* [Task objective] Copy out each line below exactly as it appears.

* [Recorded data]
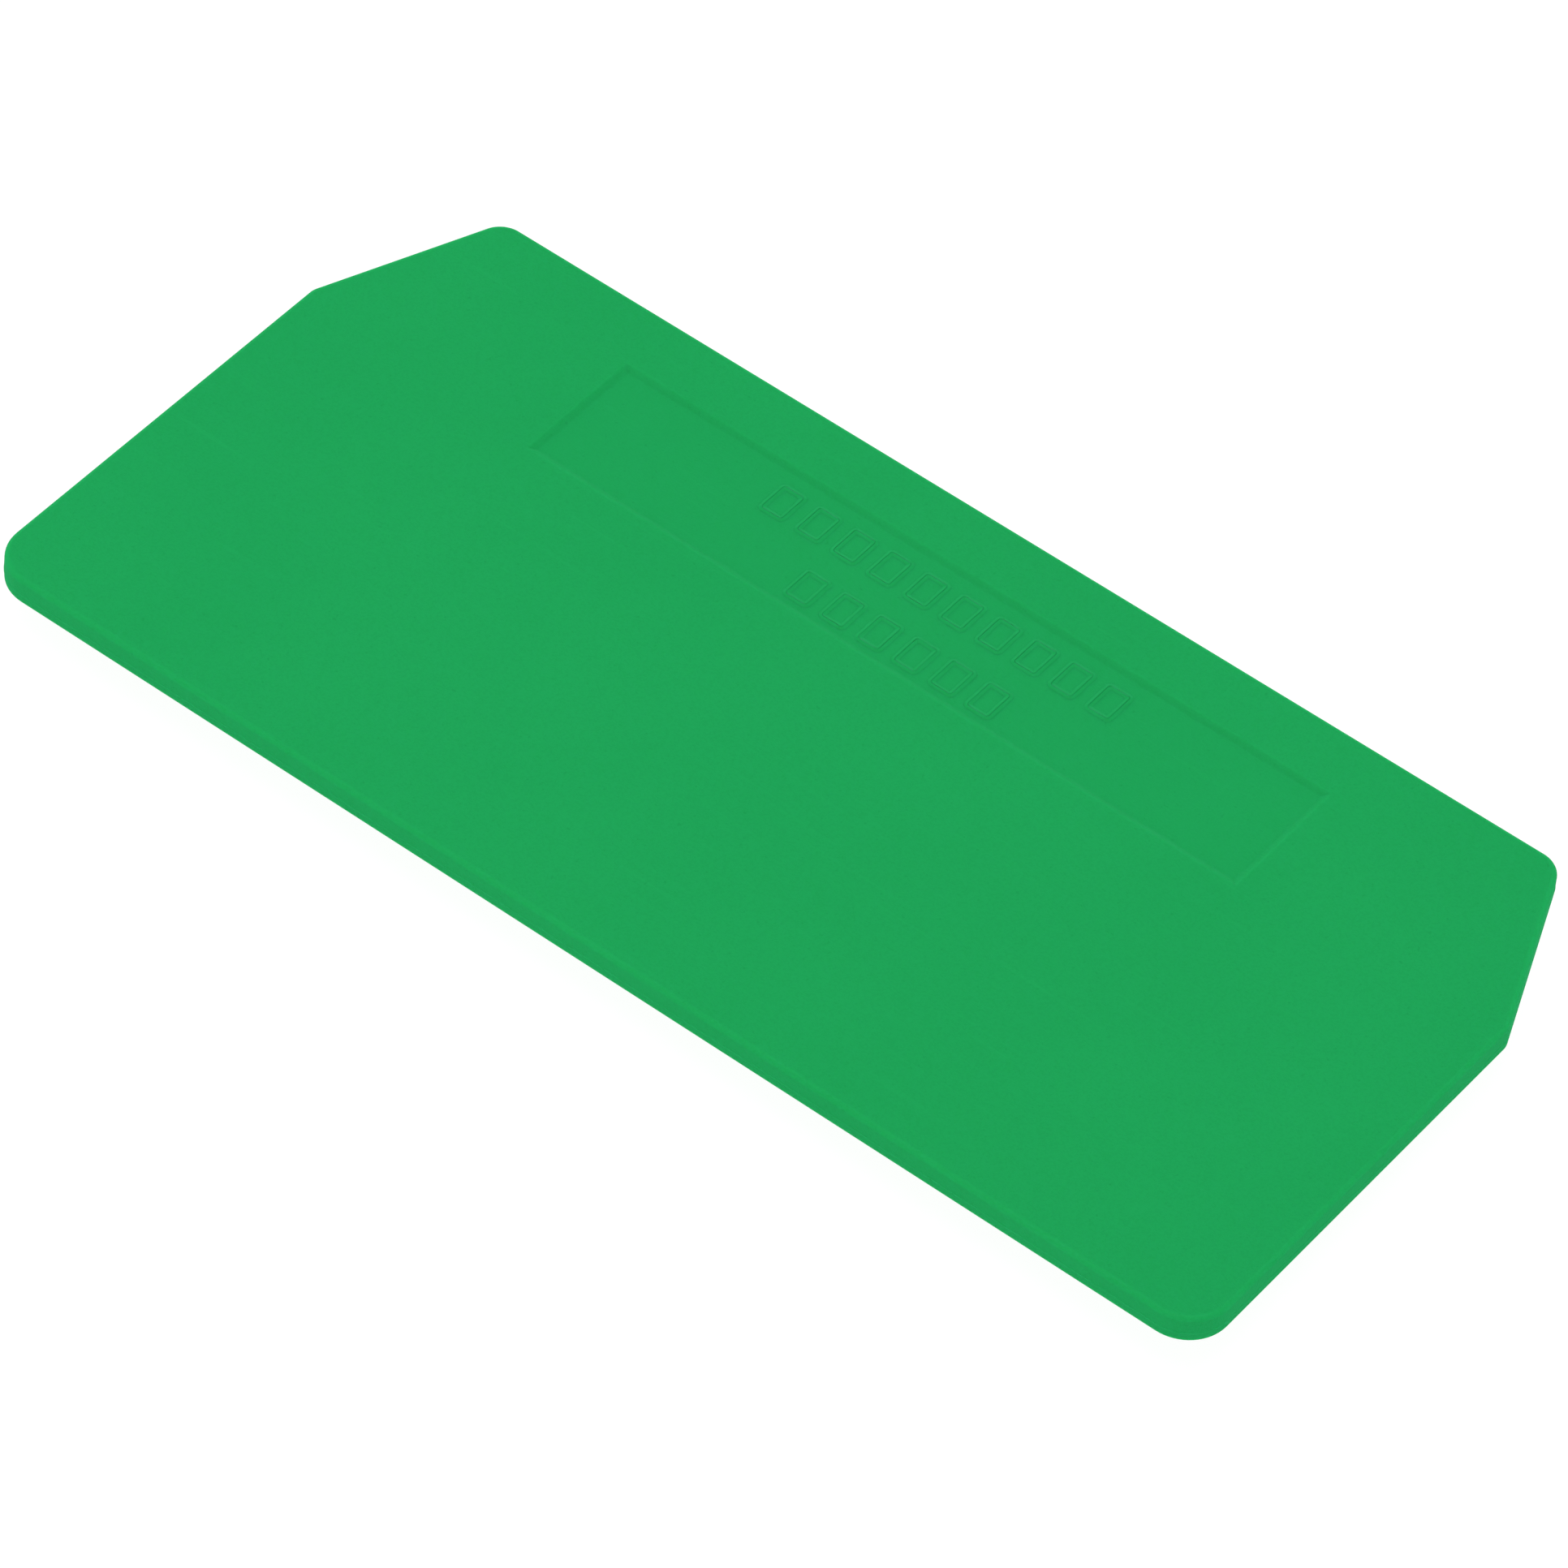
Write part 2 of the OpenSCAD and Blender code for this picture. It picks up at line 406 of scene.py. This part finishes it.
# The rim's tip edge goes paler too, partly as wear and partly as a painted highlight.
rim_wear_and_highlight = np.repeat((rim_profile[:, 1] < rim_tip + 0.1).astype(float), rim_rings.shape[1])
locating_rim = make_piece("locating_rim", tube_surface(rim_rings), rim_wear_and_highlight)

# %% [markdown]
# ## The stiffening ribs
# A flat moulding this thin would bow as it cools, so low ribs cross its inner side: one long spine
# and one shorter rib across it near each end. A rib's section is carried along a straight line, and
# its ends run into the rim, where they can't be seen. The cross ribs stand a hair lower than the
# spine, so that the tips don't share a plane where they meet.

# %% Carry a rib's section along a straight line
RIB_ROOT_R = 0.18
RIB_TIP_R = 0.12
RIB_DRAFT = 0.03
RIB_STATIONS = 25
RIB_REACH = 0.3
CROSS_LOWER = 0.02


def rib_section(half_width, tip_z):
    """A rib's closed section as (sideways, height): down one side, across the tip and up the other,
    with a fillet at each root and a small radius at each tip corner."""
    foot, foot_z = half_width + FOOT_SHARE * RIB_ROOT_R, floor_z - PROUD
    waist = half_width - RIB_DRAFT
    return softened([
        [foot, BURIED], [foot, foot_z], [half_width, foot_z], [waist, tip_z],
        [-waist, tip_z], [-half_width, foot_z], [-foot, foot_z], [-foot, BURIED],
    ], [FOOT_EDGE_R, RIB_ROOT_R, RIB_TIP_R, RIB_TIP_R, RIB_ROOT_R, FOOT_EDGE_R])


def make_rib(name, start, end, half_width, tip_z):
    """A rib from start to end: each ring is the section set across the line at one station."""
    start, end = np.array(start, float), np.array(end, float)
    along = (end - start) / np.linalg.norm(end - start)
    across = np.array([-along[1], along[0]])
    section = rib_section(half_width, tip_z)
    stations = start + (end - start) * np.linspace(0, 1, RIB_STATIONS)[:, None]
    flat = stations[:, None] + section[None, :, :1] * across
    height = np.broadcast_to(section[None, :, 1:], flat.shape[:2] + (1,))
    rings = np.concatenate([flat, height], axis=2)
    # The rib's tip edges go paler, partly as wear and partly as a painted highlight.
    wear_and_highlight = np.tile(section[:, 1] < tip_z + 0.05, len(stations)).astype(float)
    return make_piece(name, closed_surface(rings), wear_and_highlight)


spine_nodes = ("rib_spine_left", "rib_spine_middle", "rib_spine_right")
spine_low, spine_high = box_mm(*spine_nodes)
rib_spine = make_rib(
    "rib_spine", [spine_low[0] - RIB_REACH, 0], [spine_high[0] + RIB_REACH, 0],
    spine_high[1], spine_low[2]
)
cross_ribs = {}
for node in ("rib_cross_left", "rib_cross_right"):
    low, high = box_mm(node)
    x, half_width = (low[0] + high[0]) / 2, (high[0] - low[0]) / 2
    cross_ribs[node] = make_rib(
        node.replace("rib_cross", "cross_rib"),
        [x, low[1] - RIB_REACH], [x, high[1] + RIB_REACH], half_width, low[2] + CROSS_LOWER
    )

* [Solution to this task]
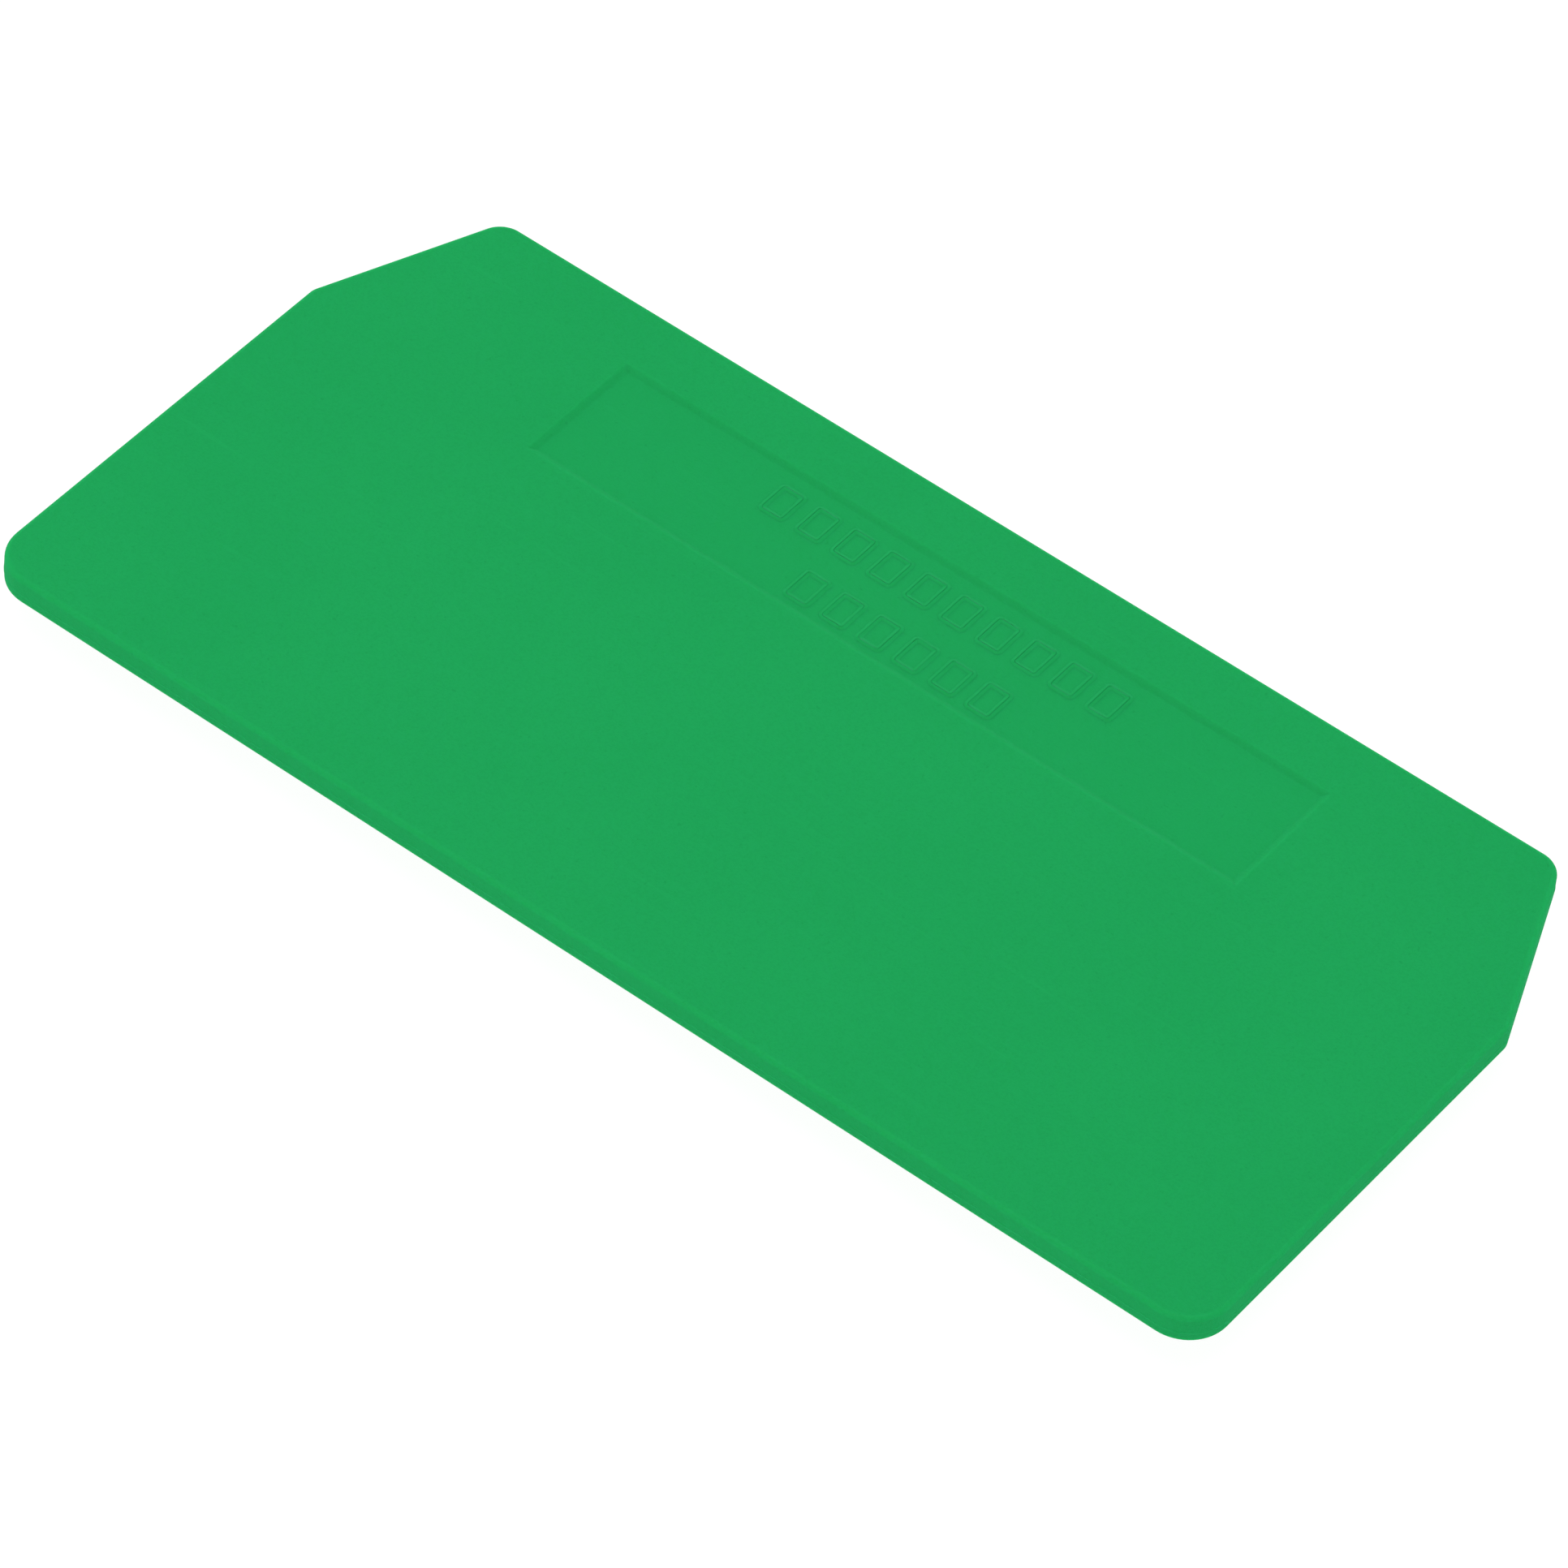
Write part 2 of the OpenSCAD and Blender code for this picture. It picks up at line 406 of scene.py. This part finishes it.
# The rim's tip edge goes paler too, partly as wear and partly as a painted highlight.
rim_wear_and_highlight = np.repeat((rim_profile[:, 1] < rim_tip + 0.1).astype(float), rim_rings.shape[1])
locating_rim = make_piece("locating_rim", tube_surface(rim_rings), rim_wear_and_highlight)

# %% [markdown]
# ## The stiffening ribs
# A flat moulding this thin would bow as it cools, so low ribs cross its inner side: one long spine
# and one shorter rib across it near each end. A rib's section is carried along a straight line, and
# its ends run into the rim, where they can't be seen. The cross ribs stand a hair lower than the
# spine, so that the tips don't share a plane where they meet.

# %% Carry a rib's section along a straight line
RIB_ROOT_R = 0.18
RIB_TIP_R = 0.12
RIB_DRAFT = 0.03
RIB_STATIONS = 25
RIB_REACH = 0.3
CROSS_LOWER = 0.02


def rib_section(half_width, tip_z):
    """A rib's closed section as (sideways, height): down one side, across the tip and up the other,
    with a fillet at each root and a small radius at each tip corner."""
    foot, foot_z = half_width + FOOT_SHARE * RIB_ROOT_R, floor_z - PROUD
    waist = half_width - RIB_DRAFT
    return softened([
        [foot, BURIED], [foot, foot_z], [half_width, foot_z], [waist, tip_z],
        [-waist, tip_z], [-half_width, foot_z], [-foot, foot_z], [-foot, BURIED],
    ], [FOOT_EDGE_R, RIB_ROOT_R, RIB_TIP_R, RIB_TIP_R, RIB_ROOT_R, FOOT_EDGE_R])


def make_rib(name, start, end, half_width, tip_z):
    """A rib from start to end: each ring is the section set across the line at one station."""
    start, end = np.array(start, float), np.array(end, float)
    along = (end - start) / np.linalg.norm(end - start)
    across = np.array([-along[1], along[0]])
    section = rib_section(half_width, tip_z)
    stations = start + (end - start) * np.linspace(0, 1, RIB_STATIONS)[:, None]
    flat = stations[:, None] + section[None, :, :1] * across
    height = np.broadcast_to(section[None, :, 1:], flat.shape[:2] + (1,))
    rings = np.concatenate([flat, height], axis=2)
    # The rib's tip edges go paler, partly as wear and partly as a painted highlight.
    wear_and_highlight = np.tile(section[:, 1] < tip_z + 0.05, len(stations)).astype(float)
    return make_piece(name, closed_surface(rings), wear_and_highlight)


spine_nodes = ("rib_spine_left", "rib_spine_middle", "rib_spine_right")
spine_low, spine_high = box_mm(*spine_nodes)
rib_spine = make_rib(
    "rib_spine", [spine_low[0] - RIB_REACH, 0], [spine_high[0] + RIB_REACH, 0],
    spine_high[1], spine_low[2]
)
cross_ribs = {}
for node in ("rib_cross_left", "rib_cross_right"):
    low, high = box_mm(node)
    x, half_width = (low[0] + high[0]) / 2, (high[0] - low[0]) / 2
    cross_ribs[node] = make_rib(
        node.replace("rib_cross", "cross_rib"),
        [x, low[1] - RIB_REACH], [x, high[1] + RIB_REACH], half_width, low[2] + CROSS_LOWER
    )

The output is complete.